The one thing I couldn’t manage was to get the GW_JTAG primitive instantiated in VHDL – it seems to be a Verilog-only thing. I suspect because (a) I had trouble figuring out how to do the /* synthesis syn_black_box */ thing correctly in VHDL, and (b) because leaving inputs unconnected is illegal in VHDL; the component declaration would have to assign a default value to the pad inputs, at which point they’re no longer floating for the toolchain to hook them up appropriately.
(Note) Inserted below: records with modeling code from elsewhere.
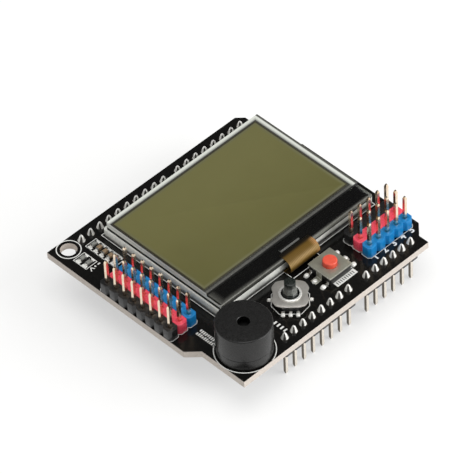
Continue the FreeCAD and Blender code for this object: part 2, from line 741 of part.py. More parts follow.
def make_lever_switch():
    """Five-way switch: base, cover, legs, dome, seat, rocker ring and the lever itself."""
    place = ("lever_across", "lever_along", "board_top", "lever_turn")
    base = Piece("lever_base", *place)
    base.pad(outline(base.sketch(), [
        ("-half_base + lever_cut_along", "-half_base"),
        ("half_base - lever_cut_along", "-half_base"),
        ("half_base", "-half_base + lever_cut_along"),
        ("half_base", "half_base - lever_cut_along"),
        ("half_base - lever_cut_along", "half_base"),
        ("-half_base + lever_cut_along", "half_base"),
        ("-half_base", "half_base - lever_cut_along"),
        ("-half_base", "-half_base + lever_cut_along"),
    ]), "lever_base_height")
    base.cut(circle(base.sketch("lever_floor"), "0", "0", "lever_well"), "lever_base_height - lever_floor")

    cover = Piece("lever_cover", *place)
    right_side = [
        ("half_lever - lever_cut_across", "-half_lever"),
        ("half_lever", "-half_lever + lever_cut_along"),
        ("half_lever", "-lever_waist_half"),
        ("half_lever - lever_waist", "-lever_waist_half + lever_waist"),
        ("half_lever - lever_waist", "lever_waist_half - lever_waist"),
        ("half_lever", "lever_waist_half"),
        ("half_lever", "half_lever - lever_cut_along"),
        ("half_lever - lever_cut_across", "half_lever"),
    ]
    left_side = [(f"-({across})", along) for across, along in reversed(right_side)]
    cover.pad(outline(cover.sketch("lever_base_height"), right_side + left_side), "cover_thick")
    cover.pad(circle(cover.sketch("cover_level"), "0", "0", "lever_ring_radius"), "lever_ring_rise")
    side = cover.pad(outline(cover.sketch("-tab_width / 2", plane="XZ_Plane"), [
        ("half_base", "0"),
        ("tab_reach", "0"),
        ("tab_reach", "leg_thick"),
        ("half_lever - lever_waist", "leg_thick"),
        ("half_lever - lever_waist", "lever_base_height"),
        ("half_base", "lever_base_height"),
    ]), "tab_width")
    cover.mirror([side], "YZ_Plane")
    cover.cut(circle(cover.sketch("lever_base_height"), "0", "0", "lever_opening"),
              "cover_thick + lever_ring_rise")

    make_legs("lever_legs", place, ["-leg_spacing", "0", "leg_spacing"],
              "half_base", "leg_reach", "leg_width")
    make_dome("lever_dome", place, "lever_floor")

    seat = Piece("lever_seat", *place)
    seat.pad(rectangle(seat.sketch("seat_low"), "-pad_reach", "pad_reach", "-seat_half", "seat_half"),
             "seat_thick")
    seat.pad(circle(seat.sketch("seat_top"), "0", "0", "boss_radius"), "boss_height")
    pad = seat.pad(rectangle(seat.sketch("seat_top"), "pad_reach - pad_length", "pad_reach",
                             "-pad_half", "pad_half"), "seat_pad")
    seat.mirror([pad], "YZ_Plane")

    ring = Piece("lever_ring", *place)
    band = circle(ring.sketch("ring_low"), "0", "0", "ring_outer")
    circle(band, "0", "0", "ring_inner")
    ring.pad(band, "ring_thick")
    pad = ring.pad(rectangle(ring.sketch("ring_high"), "-pad_half", "pad_half",
                             "pad_reach - pad_length", "pad_reach"), "lever_pivot - ring_high")
    ring.mirror([pad], "XZ_Plane")

    lever = Piece("lever_stick", *place)
    ball = [(f"lever_ball_radius * cos({angle})", f"lever_pivot + lever_ball_radius * sin({angle})")
            for angle in (0, 20, 40, 60, 80)]
    lever.turned([
        ("0", "lever_pivot - foot_radius"),
        ("foot_radius * sin(30)", "lever_pivot - foot_radius * cos(30)"),
        ("foot_radius", "lever_pivot"),
        *ball,
        ("0", "lever_pivot + lever_ball_radius * sin(80)"),
    ])
    lever.pad(square(lever.sketch("lever_pivot"), "0", "0", "lever_post"),
              "lever_height - lever_head_height - lever_pivot")
    head = lever.sketch("lever_height - lever_head_height")
    cut = "lever_head * (2 - sqrt(2))"
    lever.pad(outline(head, [
        (f"-lever_head + {cut}", "-lever_head"),
        (f"lever_head - {cut}", "-lever_head"),
        ("lever_head", f"-lever_head + {cut}"),
        ("lever_head", f"lever_head - {cut}"),
        (f"lever_head - {cut}", "lever_head"),
        (f"-lever_head + {cut}", "lever_head"),
        ("-lever_head", f"lever_head - {cut}"),
        ("-lever_head", f"-lever_head + {cut}"),
    ]), "lever_head_height")


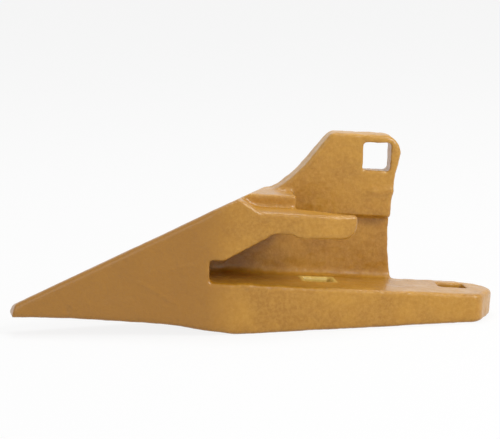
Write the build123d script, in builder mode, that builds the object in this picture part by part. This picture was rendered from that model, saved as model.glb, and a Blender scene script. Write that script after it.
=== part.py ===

For that reason, even though most of my JTAG debug adventures have happened in VHDL, I use a small verilog shim around the GW_JTAG primitive.
The next difficulty was to determine the appropriate reserved IR codes for user applications. (In the good old days Google would have been able to help with this.) After I’d found the answer for myself, I discovered that it’s already in the OpenOCD codebase – and with hindsight that’s the first place I should have looked!
In the end I found them by making a small core that monitors JTAG activity and dumps IR codes to a secondary UART on a spare pin (remember I said the UART and GAO can’t be used simultaneously?) then ran GAO – at which point I discovered that the first of the two numbers I was seeking was 0x42. From there it was easy to find the second one, which is 0x43.
So to cut a long story short, I’m now able to run the EightThirtyTwo CPU and talk to the CPU via its debug interface, on Intel, Xilinx, Lattice and now Gowin FPGAs.
I also blogged some time ago about implementing a poor-man’s-SignalTap on the ECP5 FPGA, and I now have this working on the Tang Nano 20k, too.